If, without reading what he said, you’ve already concluded there is no feasible way to reconcile Henderson’s proclaimed values with his latest career choice, you’re not wrong. It's hardly surprising, then, that in trying to do so, the England captainhas only managed to provoke further dismay among those he claims to stand shoulder to shoulder with.

The hope will have been that a sit down with journalists David Ornstein and Adam Crafton, whose questioning is brilliantly unyielding, would paint a clearer picture of Henderson’s motivations, yet that picture is more undecipherable than ever under a huge dollop of obfuscation, muddied logic and some downright nonsensical statements.

The immediate assumption when it emerged the 33-year-old was leaving Anfield to join Steven Gerrard at Al-Ettifaq was that the money on offer in the Saudi Pro League was too irresistible. The summer transfer window was dominated by reports of outrageous fees and wages being used to lure top talents to the Middle East, and Henderson’s most ferocious backers – of which there were plenty – were insistent that the financial rewards were ‘too good to turn down’. They asserted with smug certainty that if you or I were offered such riches we’d be on a plane to Jeddah faster than you can say sportswashing.

READ MORE: Brendan Rodgers says Jordan Henderson criticism coming from morality officers

It was an odd hill to die on, vociferously defending the honour of an already mega-rich footballer who will never even know they exist, as his bank balance swells even further via the coffers of an oppressive regime. I won’t, therefore, pretend I didn’t laugh when Henderson steadfastly claimed it absolutely, definitely wasn’t about the cash.

Hope that was worth it lads, honestly.

In the same sentence, though, the contradictions begin to take over. Henderson states he has never, ever been motivated by finance, then concedes ‘money is a part of that’, before finally concluding ‘money wasn’t the sole reason’. As plenty have already observed, he may have at least garnered a degree of grudging respect if he’d just said, ‘you know what, I did go for the money’.

It’s a theme that continues throughout. Henderson insists his presence in Saudi Arabia can be a positive thing, contending that you cannot foster change simply by criticising ‘from afar’. And yet he soon follows up with: “It’s basically, ‘You have your values and your beliefs, which we will respect, but you respect our values and our beliefs’, and surely that’s the way it should be.” Sounds an awful lot like tacit admission you don’t plan on changing anything.

The closest Henderson comes to nailing down why he chose this move is some very wishy-washy sentiment about helping Al-Ettifaq, and the SPL, grow and flourish. But that begs the question as to why he is so keen to enhance the reputation of football in a place which is so at odds with the values he still claims to hold dear.  There does eventually come an apology to the people in the LGBTQ+ community who feel badly let down, but again he sounds rather like a floundering politician: ‘I’m sorry if they feel like that.’

There may be a genuine, if misguided, belief within Henderson that some good can come from him being in Saudi Arabia, but as he suggests he will not do anything to rock the boat in his new home, it all rings a bit hollow.
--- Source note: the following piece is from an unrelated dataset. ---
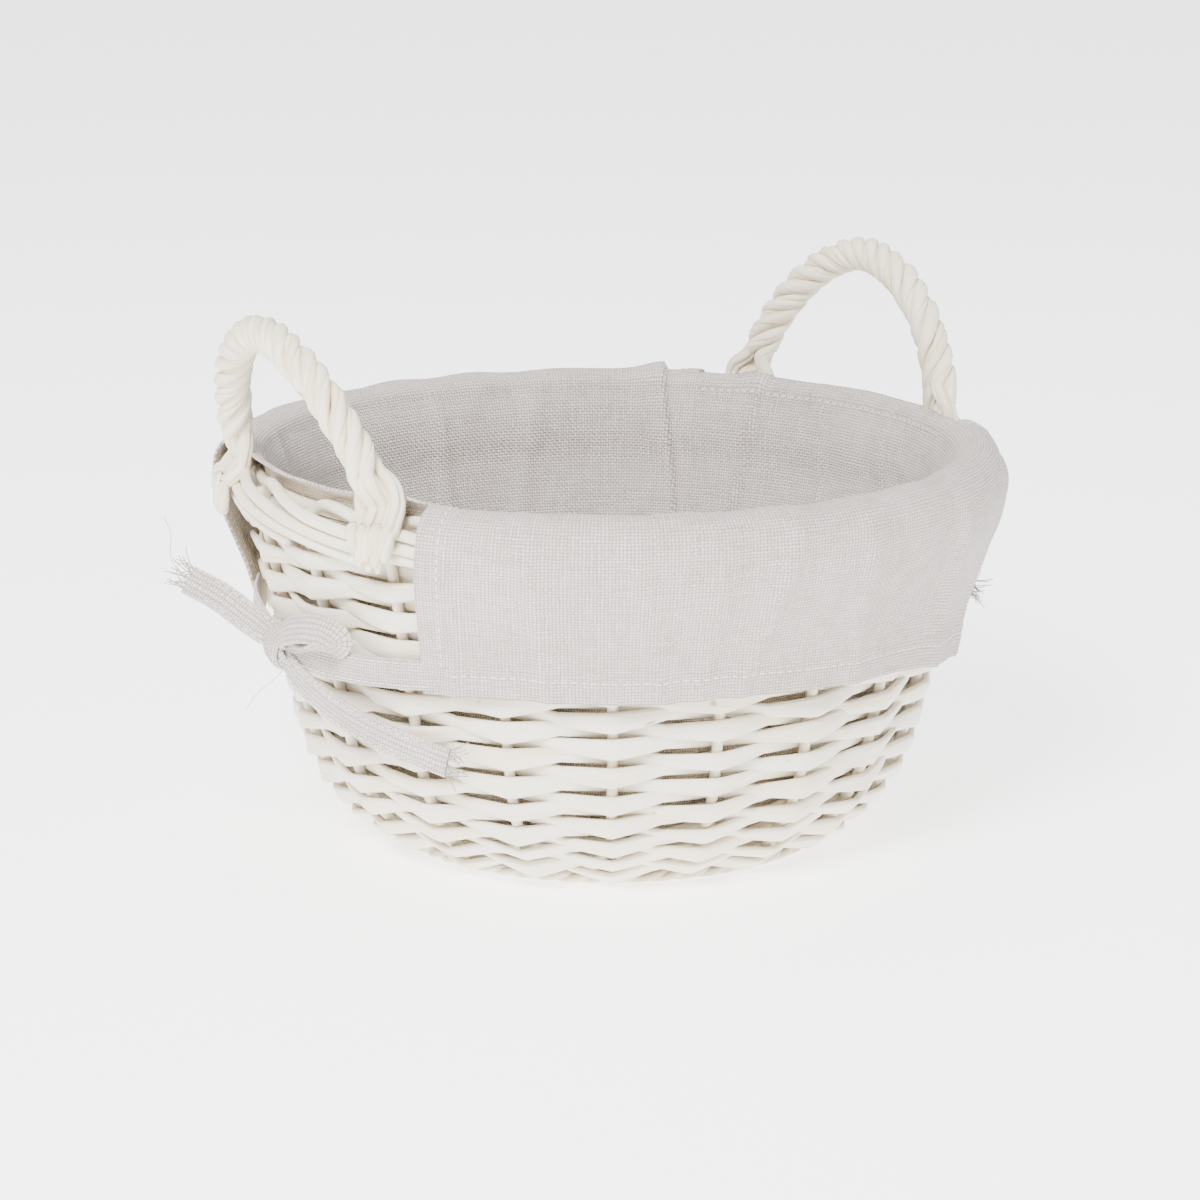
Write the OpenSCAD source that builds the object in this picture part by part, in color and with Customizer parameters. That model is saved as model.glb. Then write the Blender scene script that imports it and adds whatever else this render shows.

As it stands, his presence looks like nothing other than a victory for sportswashing, and he appears none the wiser to it.
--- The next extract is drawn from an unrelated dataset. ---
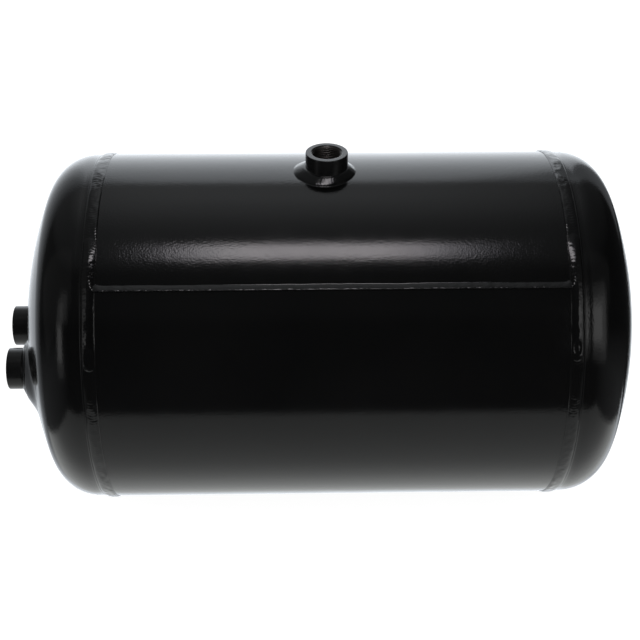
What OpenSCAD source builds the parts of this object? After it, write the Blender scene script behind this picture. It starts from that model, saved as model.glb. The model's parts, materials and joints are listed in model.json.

What’s most disheartening in the long-term is the potential knock-on effect of this saga. Henderson had long been one of football’s good guys, having done genuinely good work off the pitch throughout his career for charitable causes, and just generally coming across as honest and decent. Without absolving him of responsibility, it would perhaps be overly cynical to suggest that the backlash to this has not genuinely pained Henderson - he is not evil incarnate but he has created a depressing mess. Despite insisting he listened to external voices when weighing up his decision, he seems to have been wholly unprepared for the storm which has since erupted.

The obvious question there is, why? Judging by how Henderson tied himself in knots attempting to answer questions this week, there appears to be a mix of naivety and bad advice. When he first spoke out in support of LGBT rights, he could scarcely have imagined it would lead to this, but there seems to have been a lack of understanding that throwing weight behind a cause only really means something when that support withstands a test, one he has now failed.
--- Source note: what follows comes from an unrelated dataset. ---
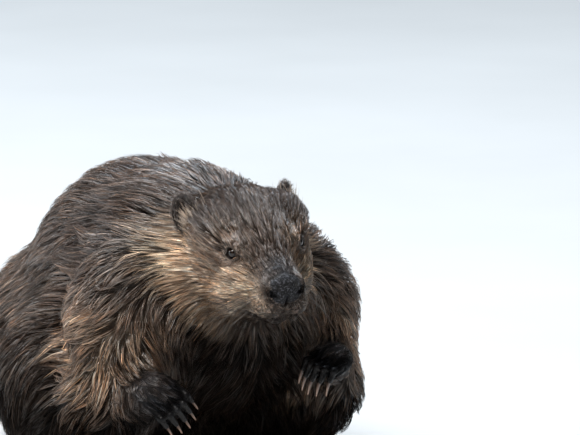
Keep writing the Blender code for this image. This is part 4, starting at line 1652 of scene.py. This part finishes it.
VIEW_YAW, VIEW_PITCH = 27.0, 10.0  # the camera stands to the animal's right front, a little above it
VIEW_DISTANCE = 6.0
VIEW_WIDTH = 0.4915  # of the picture, at the nose
NOSE_ASIDE, NOSE_BELOW = 0.0017, 0.0614  # of the nose tip from the picture's centre
SENSOR = 36  # millimetres


def build_camera():
    yaw, pitch = radians(VIEW_YAW), radians(VIEW_PITCH)
    right = Vector((cos(yaw), -sin(yaw), 0))
    up = Vector((sin(yaw) * sin(pitch), cos(yaw) * sin(pitch), cos(pitch)))
    back = right.cross(up)
    target = Vector(NOSE_TIP + ORIGIN) + right * NOSE_ASIDE + up * NOSE_BELOW
    camera = placed("camera", bpy.data.cameras.new("camera"))
    camera.location = target + back * VIEW_DISTANCE
    camera.rotation_mode = "QUATERNION"
    camera.rotation_quaternion = back.to_track_quat("Z", "Y")
    camera.data.sensor_width = SENSOR
    camera.data.lens = SENSOR * VIEW_DISTANCE / VIEW_WIDTH
    camera.data.clip_end = 100
    bpy.context.scene.camera = camera


LIGHTS_AIM = Vector((0, 0, 0.14))
FLOOR_RADIUS, FLOOR_SIDES = 14.0, 64


def add_light(name, azimuth, height, distance, size, power, colour):
    """A square soft light aimed at the animal; azimuth 0 is in front of it, 90 on its left."""
    light = placed(name, bpy.data.lights.new(name, "AREA"))
    light.data.shape, light.data.size = "SQUARE", size
    light.data.energy, light.data.color = power, colour
    a, e = radians(azimuth), radians(height)
    out = Vector((sin(a) * cos(e), -cos(a) * cos(e), sin(e)))
    light.location = LIGHTS_AIM + out * distance
    light.rotation_mode = "QUATERNION"
    light.rotation_quaternion = out.to_track_quat("Z", "Y")


def build_stage():
    ring = [(FLOOR_RADIUS * cos(turn), FLOOR_RADIUS * sin(turn), 0.0) for turn in turns(FLOOR_SIDES)]
    floor = placed("floor", mesh_from("floor", ring, [tuple(range(FLOOR_SIDES))]))
    floor.data.materials.append(floor_material())
    add_light("key", -58, 58, 4.2, 1.6, 260, (1.0, 0.97, 0.93))
    add_light("sky", 165, 62, 4.2, 2.1, 240, (0.76, 0.88, 1.0))
    add_light("catch light", -110, 22, 1.6, 0.42, 10, (0.90, 0.95, 1.0))
    world = bpy.data.worlds.new("studio")
    world.use_nodes = True
    background = world.node_tree.nodes["Background"]
    background.inputs["Color"].default_value = (0.60, 0.62, 0.65, 1)
    background.inputs["Strength"].default_value = 0.13
    bpy.context.scene.world = world


# ------------------------------------------------------------------ the whole

bpy.context.scene.view_settings.view_transform = "Standard"
build_camera()
skin = build_skin(skin_material())
build_coat(skin, coat_material())
wet_eye = eye_material()
for eye_side in (LEFT, RIGHT):
    build_eye(eye_side, wet_eye)
build_claws(horn_material())
build_whiskers(whisker_material())
build_scales(scale_material())
build_stage()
There is no doubt that navigating the often murky world of elite football can be a moral minefield for players, such is the scale at which it has been infiltrated by nefarious entities. It would be a great shame if Henderson’s compatriots take one look at his self-made shambles and decide social issues are simply not worth trifling with.

Elite footballers do not live in the same world as the rest of us. Their public image is largely cultivated by PR teams, they are constantly flanked by communications officers and there’s no shortage of ‘be here at this time, stand there, say this, don’t say that’ in their lives.

Henderson appeared a welcome exception to the robotic stereotype which is so often levelled at them on account of being so highly trained in the art of speaking without saying anything at all. But when daring to stick heads above the parapet, they can be so influential, as demonstrated by the likes of Marcus Rashford. This is not to say that Henderson should not be held to account, just that an inevitable consequence of his actions could feasibly be making others think twice about speaking out on important issues.

Of course, a foolproof strategy for not ending up like Henderson is simply not to go back on everything you’ve said and done in support of a marginalised group, but many will think not getting involved in the first place is the safest course of action. The furore around Henderson will fade, but its legacy could be far-reaching. His own could have been so much more.